** START Information provided **
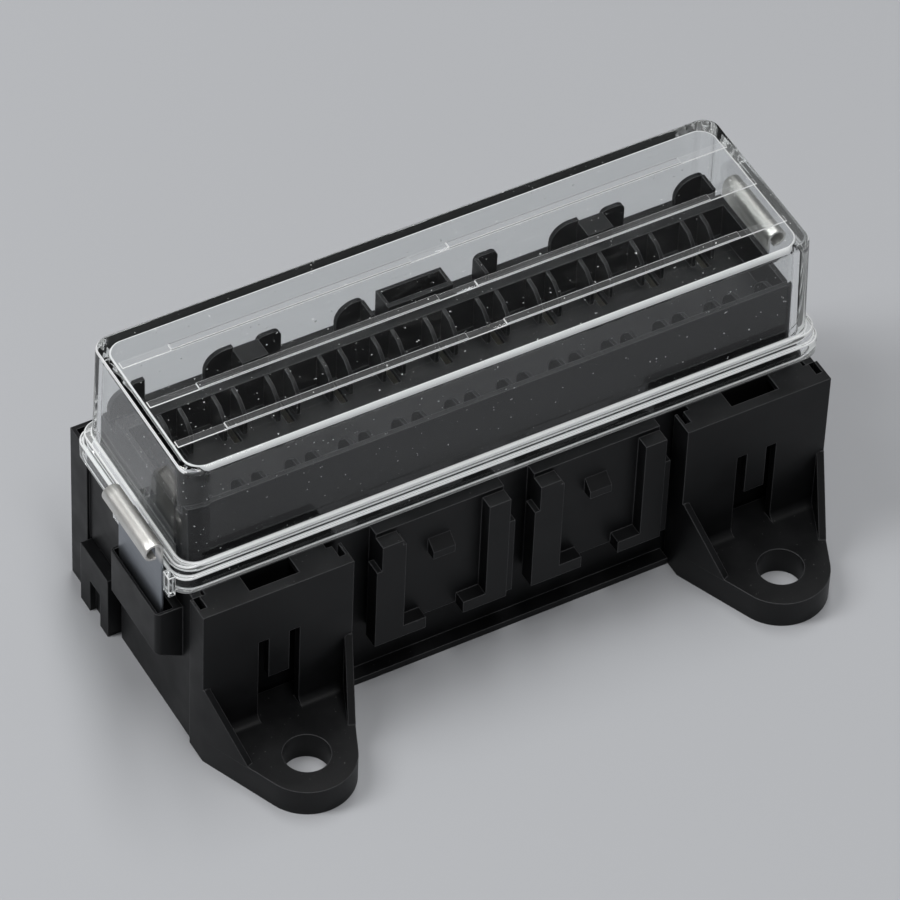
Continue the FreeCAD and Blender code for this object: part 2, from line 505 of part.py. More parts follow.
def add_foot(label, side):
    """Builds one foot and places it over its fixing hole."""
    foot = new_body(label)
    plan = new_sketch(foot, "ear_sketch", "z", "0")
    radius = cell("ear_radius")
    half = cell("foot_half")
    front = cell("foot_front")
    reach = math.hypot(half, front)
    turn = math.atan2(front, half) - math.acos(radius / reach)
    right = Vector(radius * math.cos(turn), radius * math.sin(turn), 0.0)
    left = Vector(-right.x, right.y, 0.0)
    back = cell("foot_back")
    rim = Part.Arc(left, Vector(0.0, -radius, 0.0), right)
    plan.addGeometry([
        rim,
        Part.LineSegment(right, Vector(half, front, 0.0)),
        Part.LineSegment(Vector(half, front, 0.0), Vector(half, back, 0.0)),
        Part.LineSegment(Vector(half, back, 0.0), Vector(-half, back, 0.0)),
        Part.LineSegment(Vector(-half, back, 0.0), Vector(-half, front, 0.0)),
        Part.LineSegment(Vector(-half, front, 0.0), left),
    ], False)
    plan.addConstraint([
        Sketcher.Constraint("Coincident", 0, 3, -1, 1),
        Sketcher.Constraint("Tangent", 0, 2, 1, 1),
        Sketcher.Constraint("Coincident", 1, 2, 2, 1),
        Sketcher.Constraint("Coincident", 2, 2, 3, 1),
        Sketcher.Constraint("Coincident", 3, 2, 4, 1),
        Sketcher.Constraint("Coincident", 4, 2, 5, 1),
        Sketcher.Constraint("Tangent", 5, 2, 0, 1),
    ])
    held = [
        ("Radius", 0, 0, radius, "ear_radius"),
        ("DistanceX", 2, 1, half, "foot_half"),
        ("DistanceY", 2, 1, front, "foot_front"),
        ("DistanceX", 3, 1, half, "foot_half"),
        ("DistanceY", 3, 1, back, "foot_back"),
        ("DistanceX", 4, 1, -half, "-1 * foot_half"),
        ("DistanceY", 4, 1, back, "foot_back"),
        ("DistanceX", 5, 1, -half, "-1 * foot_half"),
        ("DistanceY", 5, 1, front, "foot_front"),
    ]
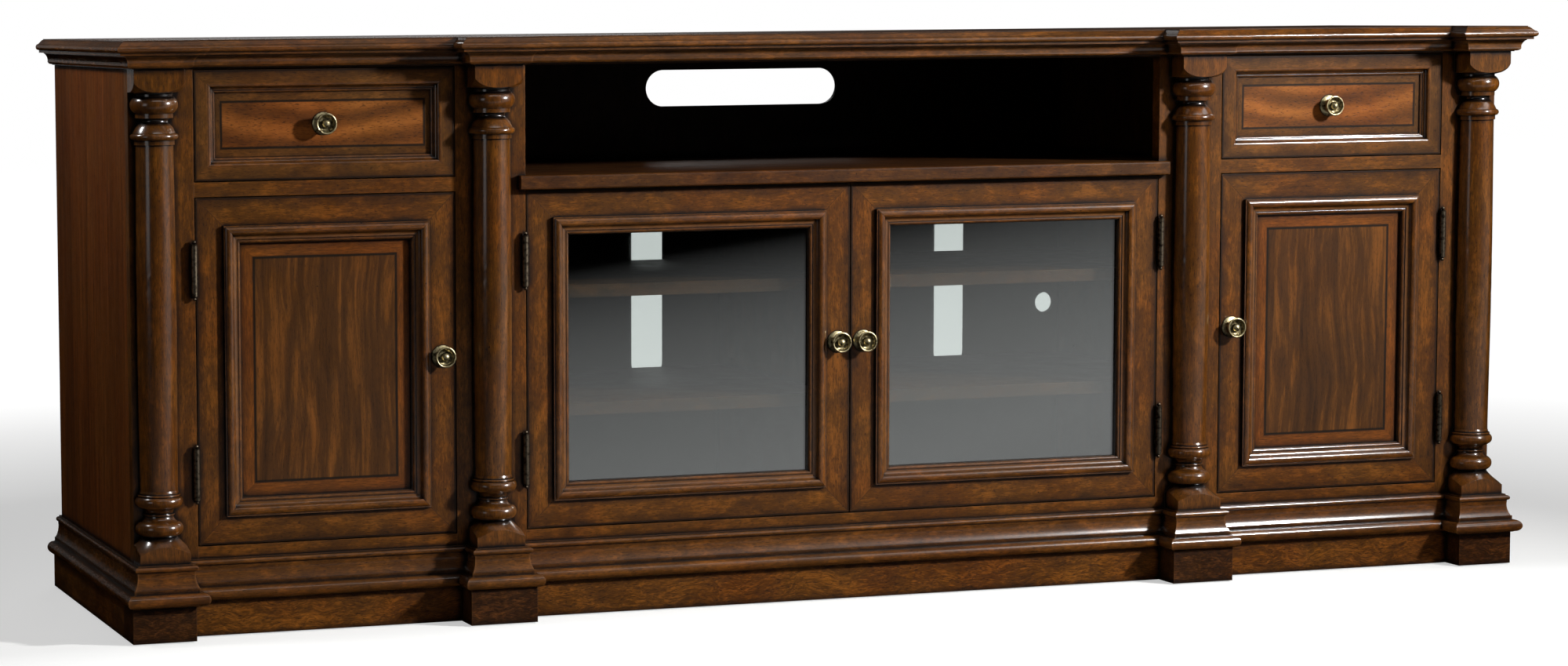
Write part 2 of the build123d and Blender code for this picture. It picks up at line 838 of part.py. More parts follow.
** END Information provided **
• Exercise brief:
Of the lines in the listing above, how many hold the string "code"? Reply with the number only.

• Complete answer:
2